孔雀王にて,裏高野が概念として登場するのは,第四巻「阿修羅」の「阿修羅」の巻にて,
孔雀:裏高野のさらに裏 表の人間が誰一人知らない密法界最強の実戦部隊・・・・・・.お前ら十二神将が全員おそろいとはどういうことだ ?!
の言葉から始まる.
同じ四巻でも,「羅喉」の巻では,
慈空:ところで星海殿・・・,ミイラの一件,座主様ご存じか ?
星海:あの方は高野山の表の指導者・・・裏の世界の事はくわしくご存知ありません.
と,ある.よって,最初から,裏高野が,孔雀王のために最初から用意されているわけではなかった.
孔雀王にて,高野山が舞台となるのは,第十巻「鳳凰」および第十一巻「裏高野」ということになる.下記の漫画では,南海高野線快速鉄道から撮った写真がその後の写真.本当に "そう,すっごい山奥なんだ." 列車は山間をくねくねと進んだ.( 孔雀王第五巻より引用.)
極楽橋からのロープウェイ.ほとんど全ての人がこれに乗る.( 孔雀王第五巻より引用.)
だが,孔雀達はロープウェイには,乗らない.彼等が向かうのは,裏高野.高野山ではないからだ.この下の写真を写す時,降りていく,孔雀の後ろ姿を想像しながら,シャッターを切った.( 孔雀王第五巻より引用.)
多くの戦国武将の墓がある奥の院.上杉謙信の墓.そして,武田信玄,勝頼の墓.信玄の正妻の子供達は,ここでも一緒に葬られていてはいないのだと思った.
高野山に最も帰依していると思われる謙信.それよりも,奥にあるのが,信長の墓.一向一揆への弾圧,比叡山への焼き討ちなど,宗教界にとっては,大いなる脅威であった信長の墓が,奥の院の中でもわりと奥の方にあるのは何故か ? 孔雀王本編では,この辺りをモチーフとして,ストーリーが展開されている.
その昔,高野山は女人禁制であった.そのため,高野山を望む女子は,高野山聖域周辺の女人堂から,拝むしかなかった.
孔雀王,作者,荻野氏はこの実在する女人堂を上手く利用した.この女人堂を男子禁制として,その主として,盲目の美女,"月読" をその主とした.実在するものを上手く利用したと言って良いだろう.

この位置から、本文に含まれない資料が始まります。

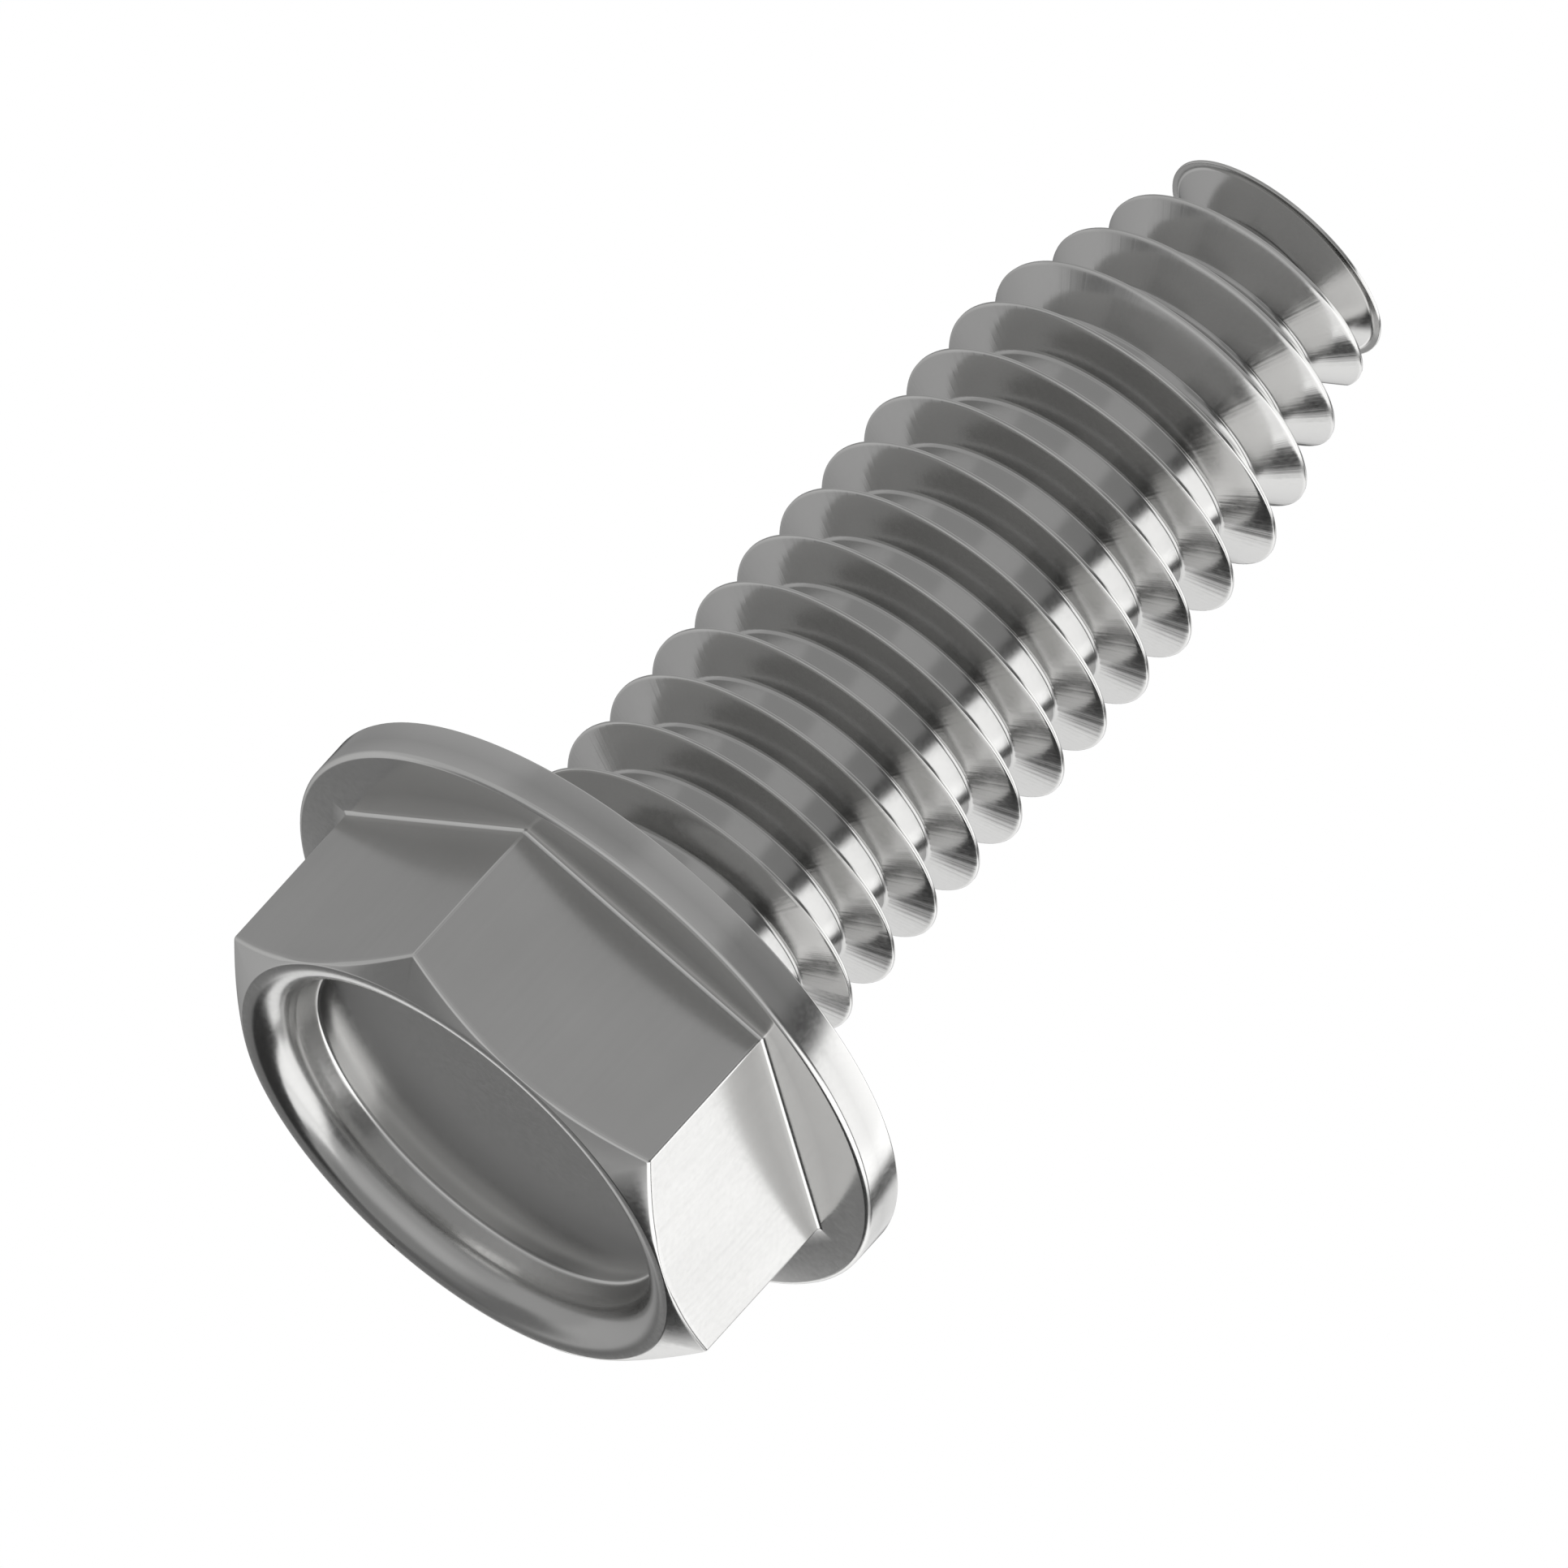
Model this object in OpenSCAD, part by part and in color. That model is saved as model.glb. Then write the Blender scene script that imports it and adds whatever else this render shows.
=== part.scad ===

こここそが,正に,孔雀王ファンにとっての,高野山の中でも,聖地の中の聖地と言っても過言でもない.何しろ,孔雀の父:慈覚と母:地蔵菩薩とが結ばれ,愛を育み,生を受け,姉と共に,ここで幼少期を過ごした.
実際には,この井戸に,注意払う観光客はわたし以外いなかった.わたし自身も,前日から,要チェック場所として,地図にマーキングをしておきながら,通り過ぎてから戻って,ようやく見つけた程度であった.
荻野氏は孔雀王の舞台として,"裏高野" を描いたが,何と言っても,そのモチーフは,現存する高野山にある.奥の院の鬱蒼たる雰囲気など.歴史と共に,世界遺産に登録された影響だろうか ? 異教徒の進入を許容する開放的な雰囲気も持つ.
そうだな,全ての孔雀王ファンには,この表があってこその裏がある.人々の熱心な信仰や,雰囲気.人の歴史と自然,それらが相まってこそ,(表) 高野と言えよう.それを直に肌で感じて欲しい.